Unfortunately, I probably won't have the time to make actual pull requests or look into the remaining unsafe code.

Sergey "Shnatsel" Davidoff · Answer 16 · Mon Apr 06 2020 05:36:24 GMT+0800 (China Standard Time)

MSRV bump from 1.32 to 1.34 should be harmless because even Debian Stable ships 1.34 by now.

Diggory Hardy · Answer 17 · Mon Apr 06 2020 16:11:07 GMT+0800 (China Standard Time)

Rust 1.34 is also nearly a year old. I don't see any problem bumping to this version for the 0.8 release, which is what the master branch is already working towards. (Maybe should ping @vks and @newpavlov to check, but I don't see any issue.)

Sergey "Shnatsel" Davidoff · Answer 18 · Thu Aug 27 2020 01:39:29 GMT+0800 (China Standard Time)

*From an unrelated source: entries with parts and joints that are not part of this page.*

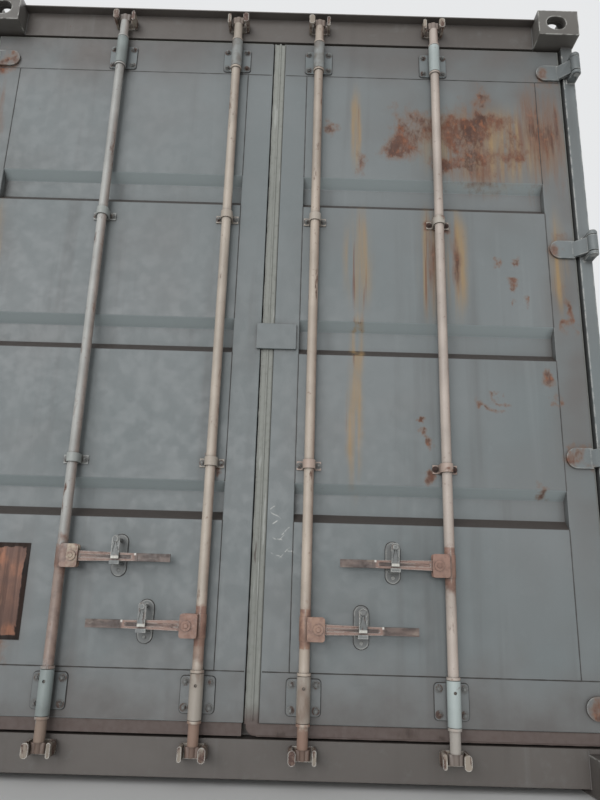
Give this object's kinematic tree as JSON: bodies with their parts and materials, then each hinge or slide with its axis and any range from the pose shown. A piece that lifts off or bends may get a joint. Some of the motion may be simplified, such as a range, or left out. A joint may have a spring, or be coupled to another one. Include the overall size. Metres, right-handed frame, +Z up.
{
  "type": "shipping container",
  "caption": "Long steel box with corrugated walls and roof, cast corners and two tall end doors that swing open, held shut by turning lock rods with lifting handles.",
  "frame": {"origin": "middle of the footprint, on the ground under the corner castings", "axes": "+Z up, +Y towards the closed front wall, the doors are at the -Y end, +X to the right when facing the doors"},
  "size_m": [2.438, 12.192, 2.896],
  "materials": {
    "grey_frame": "worn grey paint with dirt",
    "casting_metal": "worn paint on cast steel",
    "grey_sheet": "worn grey paint",
    "plywood": "oiled plywood",
    "black_coat": "black underside coating",
    "keeper_metal": "worn, rusty",
    "bare_pin": "bare",
    "vent_plastic": "matte",
    "seal_rubber": "dusty",
    "guide_paint": "pale worn paint",
    "rod_metal": "dirty, paint worn to brown",
    "handle_metal": "worn, rusty",
    "bright_catch": "zinc coated",
    "plate_metal": "bare sheet, dull"
  },
  "bodies": {
    "box_frame": {"rear_corner_castings": "casting_metal", "front_corner_castings": "casting_metal", "rear_posts": "grey_frame", "front_posts": "grey_frame", "door_header": "grey_frame", "door_sill": "grey_frame", "front_top_rail": "grey_frame", "front_bottom_rail": "grey_frame", "top_side_rails": "grey_frame", "bottom_side_rails": "grey_frame", "side_walls": "grey_sheet", "front_wall": "grey_sheet", "roof": "grey_sheet", "floor_boards": "plywood", "cross_members": "black_coat", "gooseneck_tunnel": "black_coat", "cam_keepers": "keeper_metal", "hinge_pins": "bare_pin", "vents": "vent_plastic"},
    "left_door": {"left_door_frame": "grey_frame", "left_door_panel": "grey_sheet", "left_door_seal": "seal_rubber", "left_hinge_blades": "grey_frame", "left_rod_guides": "guide_paint", "left_handle_retainers": "keeper_metal", "data_plate": "plate_metal"},
    "right_door": {"right_door_frame": "grey_frame", "right_door_panel": "grey_sheet", "right_door_seal": "seal_rubber", "right_hinge_blades": "grey_frame", "right_rod_guides": "guide_paint", "right_handle_retainers": "keeper_metal", "overlap_plate": "grey_frame"},
    "rod_1": {"lock_rod_1": "rod_metal"},
    "lever_1": {"handle_1": "handle_metal"},
    "hasp_1": {"catch_1": "bright_catch"},
    "rod_2": {"lock_rod_2": "rod_metal"},
    "lever_2": {"handle_2": "handle_metal"},
    "hasp_2": {"catch_2": "bright_catch"},
    "rod_3": {"lock_rod_3": "rod_metal"},
    "lever_3": {"handle_3": "handle_metal"},
    "hasp_3": {"catch_3": "bright_catch"},
    "rod_4": {"lock_rod_4": "rod_metal"},
    "lever_4": {"handle_4": "handle_metal"},
    "hasp_4": {"catch_4": "bright_catch"}
  },
  "joints": [
    {"name": "left_door_swing", "type": "hinge", "parent": "box_frame", "child": "left_door", "pos_m": [-1.199, -6.076, 1.45], "axis": [0, 0, -1], "range_deg": [0, 265]},
    {"name": "right_door_swing", "type": "hinge", "parent": "box_frame", "child": "right_door", "pos_m": [1.199, -6.076, 1.45], "axis": [0, 0, 1], "range_deg": [0, 265]},
    {"name": "rod_1_turn", "type": "hinge", "parent": "left_door", "child": "rod_1", "pos_m": [-0.635, -6.056, 1.467], "axis": [0, 0, 1], "range_deg": [-100, 0]},
    {"name": "lever_1_lift", "type": "hinge", "parent": "rod_1", "child": "lever_1", "pos_m": [-0.594, -6.075, 0.672], "axis": [0, -1, 0], "range_deg": [0, 10]},
    {"name": "hasp_1_swing", "type": "hinge", "parent": "left_door", "child": "hasp_1", "pos_m": [-0.453, -6.0875, 0.727], "axis": [0, -1, 0], "range_deg": [0, 90]},
    {"name": "rod_2_turn", "type": "hinge", "parent": "left_door", "child": "rod_2", "pos_m": [-0.167, -6.056, 1.467], "axis": [0, 0, -1], "range_deg": [-100, 0]},
    {"name": "lever_2_lift", "type": "hinge", "parent": "rod_2", "child": "lever_2", "pos_m": [-0.208, -6.075, 0.466], "axis": [0, 1, 0], "range_deg": [0, 10]},
    {"name": "hasp_2_swing", "type": "hinge", "parent": "left_door", "child": "hasp_2", "pos_m": [-0.349, -6.0875, 0.521], "axis": [0, 1, 0], "range_deg": [0, 90]},
    {"name": "rod_3_turn", "type": "hinge", "parent": "right_door", "child": "rod_3", "pos_m": [0.167, -6.056, 1.467], "axis": [0, 0, 1], "range_deg": [-100, 0]},
    {"name": "lever_3_lift", "type": "hinge", "parent": "rod_3", "child": "lever_3", "pos_m": [0.208, -6.075, 0.466], "axis": [0, -1, 0], "range_deg": [0, 10]},
    {"name": "hasp_3_swing", "type": "hinge", "parent": "right_door", "child": "hasp_3", "pos_m": [0.349, -6.0875, 0.521], "axis": [0, -1, 0], "range_deg": [0, 90]},
    {"name": "rod_4_turn", "type": "hinge", "parent": "right_door", "child": "rod_4", "pos_m": [0.635, -6.056, 1.467], "axis": [0, 0, -1], "range_deg": [-100, 0]},
    {"name": "lever_4_lift", "type": "hinge", "parent": "rod_4", "child": "lever_4", "pos_m": [0.594, -6.075, 0.672], "axis": [0, 1, 0], "range_deg": [0, 10]},
    {"name": "hasp_4_swing", "type": "hinge", "parent": "right_door", "child": "hasp_4", "pos_m": [0.453, -6.0875, 0.727], "axis": [0, 1, 0], "range_deg": [0, 90]}
  ]
}
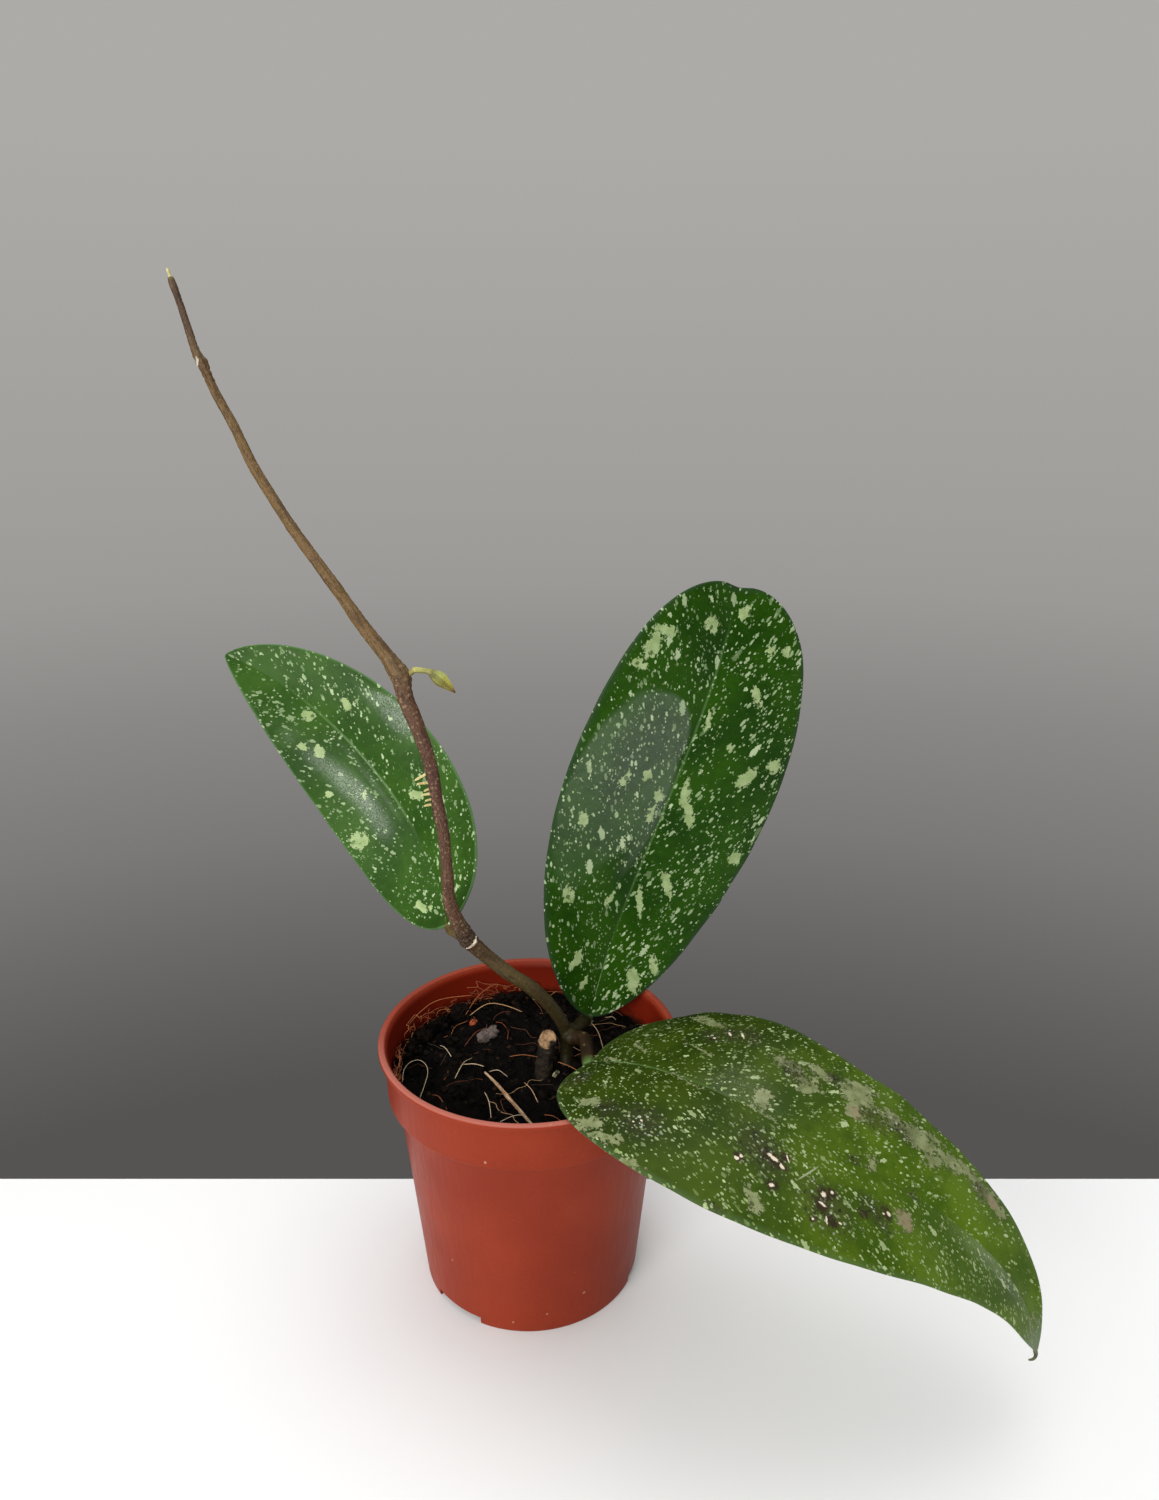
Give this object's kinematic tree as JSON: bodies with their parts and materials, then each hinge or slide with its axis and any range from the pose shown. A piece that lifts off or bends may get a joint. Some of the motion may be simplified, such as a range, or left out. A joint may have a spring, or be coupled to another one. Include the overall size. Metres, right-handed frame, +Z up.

Copying from rust-random/rand#957:

Most unsafe code was removed in rust-random/rand#1011

However, there is one use case remaining (fill_via_chunks) where we could not make the safe code as fast as the unsafe code.

Conversion of fill_via_chunks to safe code has been attempted in rust-random/rand#1011, see that PR for more info.